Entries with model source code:
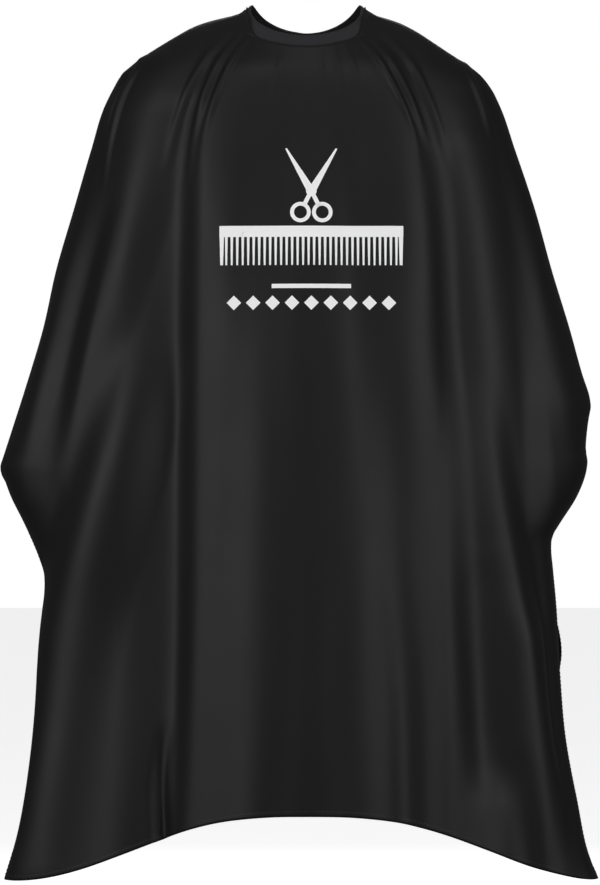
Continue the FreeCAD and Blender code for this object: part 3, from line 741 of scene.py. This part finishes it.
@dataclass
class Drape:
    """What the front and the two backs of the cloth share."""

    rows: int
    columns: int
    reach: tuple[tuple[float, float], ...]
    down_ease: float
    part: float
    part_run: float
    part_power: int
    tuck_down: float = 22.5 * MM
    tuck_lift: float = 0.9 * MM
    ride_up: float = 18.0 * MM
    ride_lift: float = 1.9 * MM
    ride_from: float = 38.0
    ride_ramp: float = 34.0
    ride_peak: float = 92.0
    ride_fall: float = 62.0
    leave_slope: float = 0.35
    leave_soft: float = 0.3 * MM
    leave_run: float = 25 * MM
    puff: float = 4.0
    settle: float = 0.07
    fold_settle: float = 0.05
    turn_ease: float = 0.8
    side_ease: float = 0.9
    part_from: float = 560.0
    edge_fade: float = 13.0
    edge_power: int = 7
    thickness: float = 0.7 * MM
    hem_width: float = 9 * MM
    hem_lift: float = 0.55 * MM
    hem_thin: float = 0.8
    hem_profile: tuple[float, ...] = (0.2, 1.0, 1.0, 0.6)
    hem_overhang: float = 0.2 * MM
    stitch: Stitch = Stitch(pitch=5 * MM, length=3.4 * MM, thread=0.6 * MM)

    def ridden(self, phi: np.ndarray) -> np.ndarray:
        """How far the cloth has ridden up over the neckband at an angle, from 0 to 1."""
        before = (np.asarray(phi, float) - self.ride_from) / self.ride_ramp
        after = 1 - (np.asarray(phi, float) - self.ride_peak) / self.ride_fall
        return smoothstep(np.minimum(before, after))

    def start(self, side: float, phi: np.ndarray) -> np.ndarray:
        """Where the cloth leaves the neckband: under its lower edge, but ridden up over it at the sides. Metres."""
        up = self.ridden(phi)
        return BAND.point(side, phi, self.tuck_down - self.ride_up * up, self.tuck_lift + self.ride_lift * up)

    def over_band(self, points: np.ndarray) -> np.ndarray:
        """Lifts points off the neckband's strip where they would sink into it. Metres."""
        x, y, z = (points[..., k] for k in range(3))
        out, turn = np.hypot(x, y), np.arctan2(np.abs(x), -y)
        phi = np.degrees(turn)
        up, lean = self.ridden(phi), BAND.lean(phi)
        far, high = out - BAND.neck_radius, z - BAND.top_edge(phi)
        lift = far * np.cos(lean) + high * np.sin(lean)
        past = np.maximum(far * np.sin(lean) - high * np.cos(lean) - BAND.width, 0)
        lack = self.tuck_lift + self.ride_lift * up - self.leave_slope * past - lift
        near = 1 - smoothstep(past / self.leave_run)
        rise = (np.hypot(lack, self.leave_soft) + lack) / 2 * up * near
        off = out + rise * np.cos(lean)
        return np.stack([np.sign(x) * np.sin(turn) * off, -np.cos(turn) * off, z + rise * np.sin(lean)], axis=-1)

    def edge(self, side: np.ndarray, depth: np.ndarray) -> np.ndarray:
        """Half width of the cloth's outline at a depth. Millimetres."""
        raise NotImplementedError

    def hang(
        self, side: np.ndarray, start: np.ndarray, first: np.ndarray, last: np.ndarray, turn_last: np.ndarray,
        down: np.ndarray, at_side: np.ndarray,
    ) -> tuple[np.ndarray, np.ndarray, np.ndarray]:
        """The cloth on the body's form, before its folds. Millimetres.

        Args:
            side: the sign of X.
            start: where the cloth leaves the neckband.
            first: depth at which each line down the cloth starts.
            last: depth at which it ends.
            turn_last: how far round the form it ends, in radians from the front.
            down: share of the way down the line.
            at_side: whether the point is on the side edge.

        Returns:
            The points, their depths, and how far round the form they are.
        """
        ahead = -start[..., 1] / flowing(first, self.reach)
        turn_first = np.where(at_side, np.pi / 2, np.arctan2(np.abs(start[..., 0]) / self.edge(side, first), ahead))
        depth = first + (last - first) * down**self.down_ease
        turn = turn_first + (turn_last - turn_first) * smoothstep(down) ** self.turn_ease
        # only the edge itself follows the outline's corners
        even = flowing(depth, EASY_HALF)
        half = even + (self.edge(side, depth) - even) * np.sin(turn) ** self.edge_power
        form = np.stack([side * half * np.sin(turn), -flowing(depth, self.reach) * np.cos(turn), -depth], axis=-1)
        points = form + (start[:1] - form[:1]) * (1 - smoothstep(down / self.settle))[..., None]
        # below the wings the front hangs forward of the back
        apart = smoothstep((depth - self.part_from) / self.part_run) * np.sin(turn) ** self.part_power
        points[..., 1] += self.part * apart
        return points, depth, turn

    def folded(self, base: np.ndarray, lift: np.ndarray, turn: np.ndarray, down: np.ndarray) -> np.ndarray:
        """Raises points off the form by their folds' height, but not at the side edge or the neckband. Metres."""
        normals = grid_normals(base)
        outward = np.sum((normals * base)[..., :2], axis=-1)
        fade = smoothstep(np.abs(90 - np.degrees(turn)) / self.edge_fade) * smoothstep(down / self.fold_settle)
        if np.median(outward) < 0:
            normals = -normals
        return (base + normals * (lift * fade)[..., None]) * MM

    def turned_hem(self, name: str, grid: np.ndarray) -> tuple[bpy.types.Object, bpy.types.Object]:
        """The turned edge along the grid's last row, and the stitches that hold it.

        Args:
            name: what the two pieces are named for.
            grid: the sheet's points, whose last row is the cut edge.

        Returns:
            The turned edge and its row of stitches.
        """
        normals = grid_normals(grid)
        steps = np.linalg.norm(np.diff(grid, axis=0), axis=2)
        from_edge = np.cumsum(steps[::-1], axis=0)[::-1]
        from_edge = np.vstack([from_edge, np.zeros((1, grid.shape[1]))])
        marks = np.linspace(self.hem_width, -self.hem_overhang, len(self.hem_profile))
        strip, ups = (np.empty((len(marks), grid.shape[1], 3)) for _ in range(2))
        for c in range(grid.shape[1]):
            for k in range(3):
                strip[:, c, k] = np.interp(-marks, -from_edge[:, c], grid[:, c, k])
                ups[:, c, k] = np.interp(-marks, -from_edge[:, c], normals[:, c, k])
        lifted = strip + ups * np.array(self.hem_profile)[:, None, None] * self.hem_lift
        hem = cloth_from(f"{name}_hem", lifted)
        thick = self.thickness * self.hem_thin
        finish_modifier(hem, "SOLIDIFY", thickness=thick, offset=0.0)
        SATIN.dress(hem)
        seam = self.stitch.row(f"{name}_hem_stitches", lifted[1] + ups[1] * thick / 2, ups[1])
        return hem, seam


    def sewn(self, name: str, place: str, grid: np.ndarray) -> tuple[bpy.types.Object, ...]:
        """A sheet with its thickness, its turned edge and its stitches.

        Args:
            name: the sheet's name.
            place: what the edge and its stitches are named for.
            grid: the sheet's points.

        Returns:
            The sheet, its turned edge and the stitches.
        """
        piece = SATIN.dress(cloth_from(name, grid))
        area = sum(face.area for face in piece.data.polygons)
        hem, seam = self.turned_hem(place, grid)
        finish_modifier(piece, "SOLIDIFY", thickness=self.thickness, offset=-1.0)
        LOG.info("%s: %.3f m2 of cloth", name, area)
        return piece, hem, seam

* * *

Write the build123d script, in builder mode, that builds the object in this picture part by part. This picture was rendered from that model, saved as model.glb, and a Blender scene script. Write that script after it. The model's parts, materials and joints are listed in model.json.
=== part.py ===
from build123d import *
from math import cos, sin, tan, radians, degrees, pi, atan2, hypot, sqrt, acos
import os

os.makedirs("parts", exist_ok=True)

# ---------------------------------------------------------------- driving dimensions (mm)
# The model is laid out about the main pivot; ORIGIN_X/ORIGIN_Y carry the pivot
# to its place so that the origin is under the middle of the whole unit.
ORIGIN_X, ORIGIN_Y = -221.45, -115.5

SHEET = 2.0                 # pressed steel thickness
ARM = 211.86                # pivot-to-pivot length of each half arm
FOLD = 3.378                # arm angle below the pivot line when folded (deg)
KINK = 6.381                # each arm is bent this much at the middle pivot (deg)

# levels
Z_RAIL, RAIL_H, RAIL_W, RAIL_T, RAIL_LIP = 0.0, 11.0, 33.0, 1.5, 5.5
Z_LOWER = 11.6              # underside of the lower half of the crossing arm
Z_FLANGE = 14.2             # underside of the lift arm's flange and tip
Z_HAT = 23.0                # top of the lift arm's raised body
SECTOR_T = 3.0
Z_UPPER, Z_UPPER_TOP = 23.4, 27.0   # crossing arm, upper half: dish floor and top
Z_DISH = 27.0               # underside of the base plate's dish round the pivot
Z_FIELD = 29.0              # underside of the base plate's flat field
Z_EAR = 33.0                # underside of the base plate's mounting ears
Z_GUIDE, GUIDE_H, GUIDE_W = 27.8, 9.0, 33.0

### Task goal
Within the listing above, give again exactly every line from the line with "Continue the FreeCAD" through the line with "the front and", both included, and no other line.

### Full solution
Continue the FreeCAD and Blender code for this object: part 3, from line 741 of scene.py. This part finishes it.
@dataclass
class Drape:
    """What the front and the two backs of the cloth share."""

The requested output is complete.